Top level, I can't take the Cursed Child seriously as canon. I'm a purist about text to begin with — no word of God or adaptation can change what you put in the original books, and if the author wanted the text to be different, they had their shot — but, even if not, the Cursed Child is bad. Like, it's My Immortal type bad. It's the kind of bad that makes you glad it didn't come out closer to the original books + movies, or it could have had a Game of Thrones-type cratering effect on discussion and fandom. The Albus/Scorpius dynamic is cute — everything else about it sucks. It is a no-fly zone for good ideas. The Golden Trio are all twisted into funhouse mirrors, Voldemort has a daughter, and most perversely, the absolutely horrific mutilation of Cedric Diggory's character (in no world did that boy become a Death Eater! he was KIND AND DECENT! and he DIED ANYWAY! that was THE FUCKING POINT!!!!!!!).
Second layer: let's say that Bellatrix/Voldemort is canon and explored beyond the writers going "whoops gotta find a working womb for Voldemort's kid." That's a really interesting dynamic. It's a horrible dynamic! It's a motherfucker of an age gap to begin with, and it would have started when she was in her late teens to early twenties! Plus, she was married. To another man. So that would have to be explained? Because she obviously wasn't always so mindlessly devoted to Voldemort that she couldn't entertain connections with others? But that's not to say that I'm against it as a narrative decision. Tom Riddle is (captain obvious moment incoming) a Bad, Bad Man, and the idea of him seducing a younger woman is actually an understandable extension of his connection with his followers that's not explored in the books. Because, like: the Death Eaters are a cult! Riddle runs a death cult. Cults use sex to manipulate members. One of the oldest tricks in the book.
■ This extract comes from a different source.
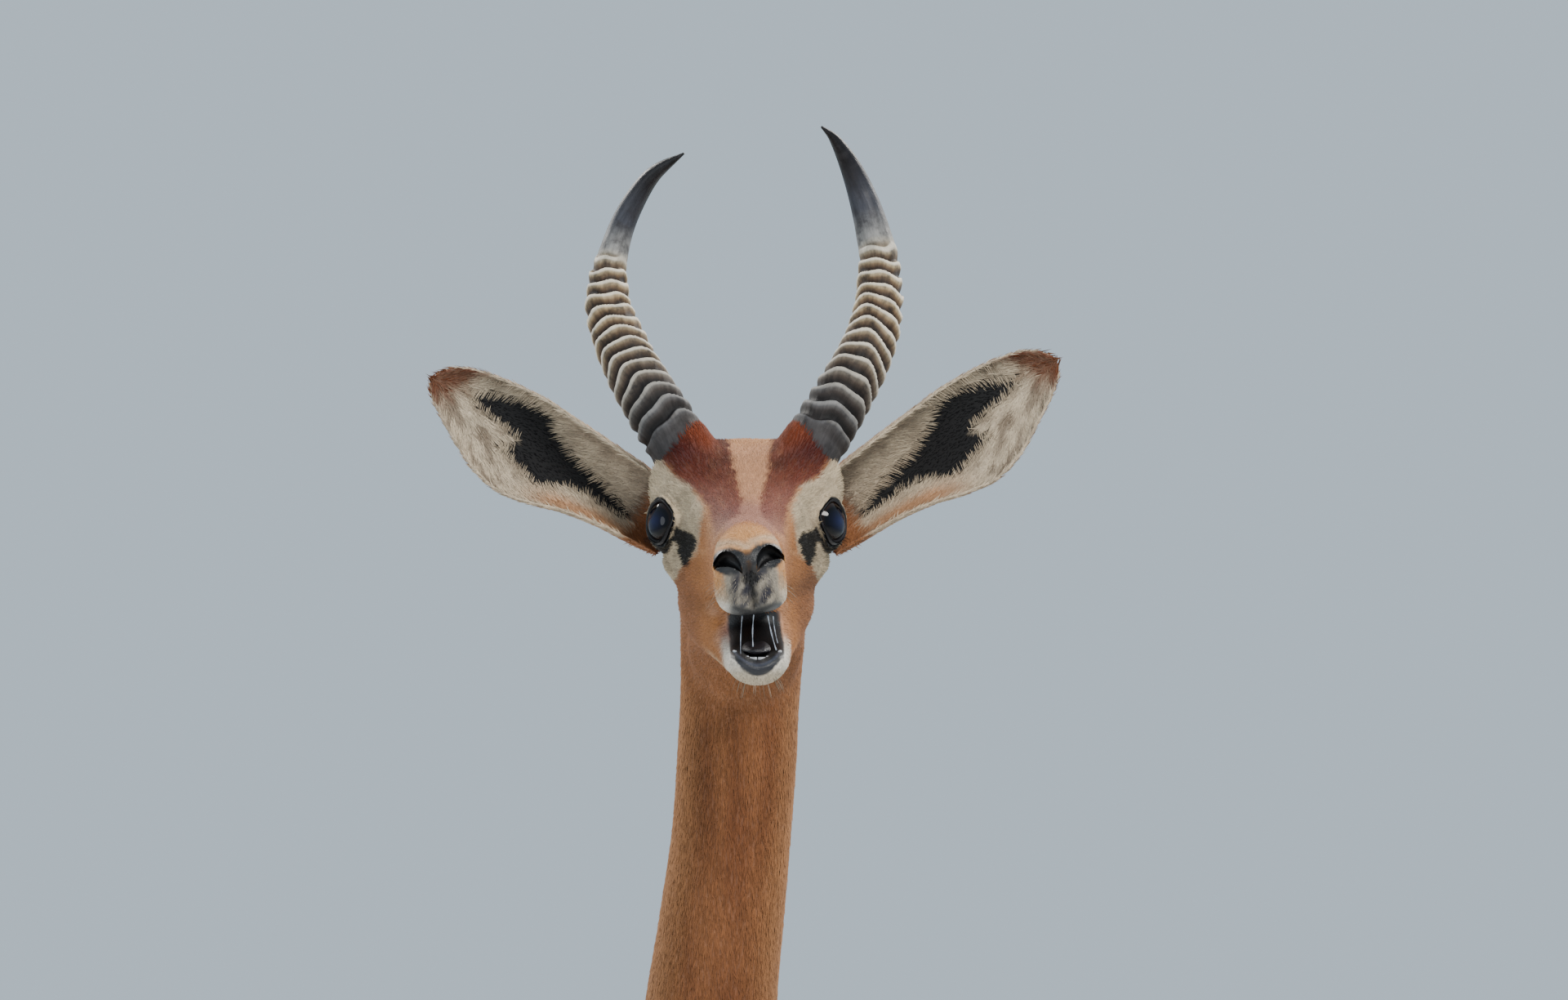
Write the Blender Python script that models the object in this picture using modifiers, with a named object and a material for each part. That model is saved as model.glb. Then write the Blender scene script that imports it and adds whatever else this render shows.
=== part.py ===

Third layer: this could be a kind of interesting move for Riddle, who as a villain is never developed all that much, and doesn't have much in the way of humanizing qualities. Because Riddle is anti-love as such. He doesn't believe in it, and if you believe Dumbledore, he's not capable of it. (I don't really love this take on the character, but I think that Riddle thinks this is the case, and Dumbledore is so grizzled and jaded by the years that he believes him. Dumbledore's great failure with Tom was never seeing past the person Tom wanted him to see — or, rather, looking at Tom and seeing Grindlewald when he should have seen Harry.) So for him to harbor enough affection for Bellatrix to take her as his (only?) lover, when he doesn't seem to need it to convince her to join him (and he doesn't really need her support, anyway) creates a wrinkle in the Story of Voldemort as we're told. It suggests that either Tom or Dumbledore (or both) is lying about his capacity for love— or at least his capacity for human attachment. And that Tom isn't so unique as either of them would like to believe.
Also, it adds a wrinkle to Bellatrix's character, too: even if they met when she was an adult, there's manipulation happening there that's clearly one-sided and unequal. or at least, there probably is. and if it's consensual, or if she aggressively pursued him— that's interesting, too. my point being: this isn't a bad idea, necessarily. it's a bad idea because i don't think the writers of the Cursed Child thought about any of that when they were trying to find a womb for the Voldebaby.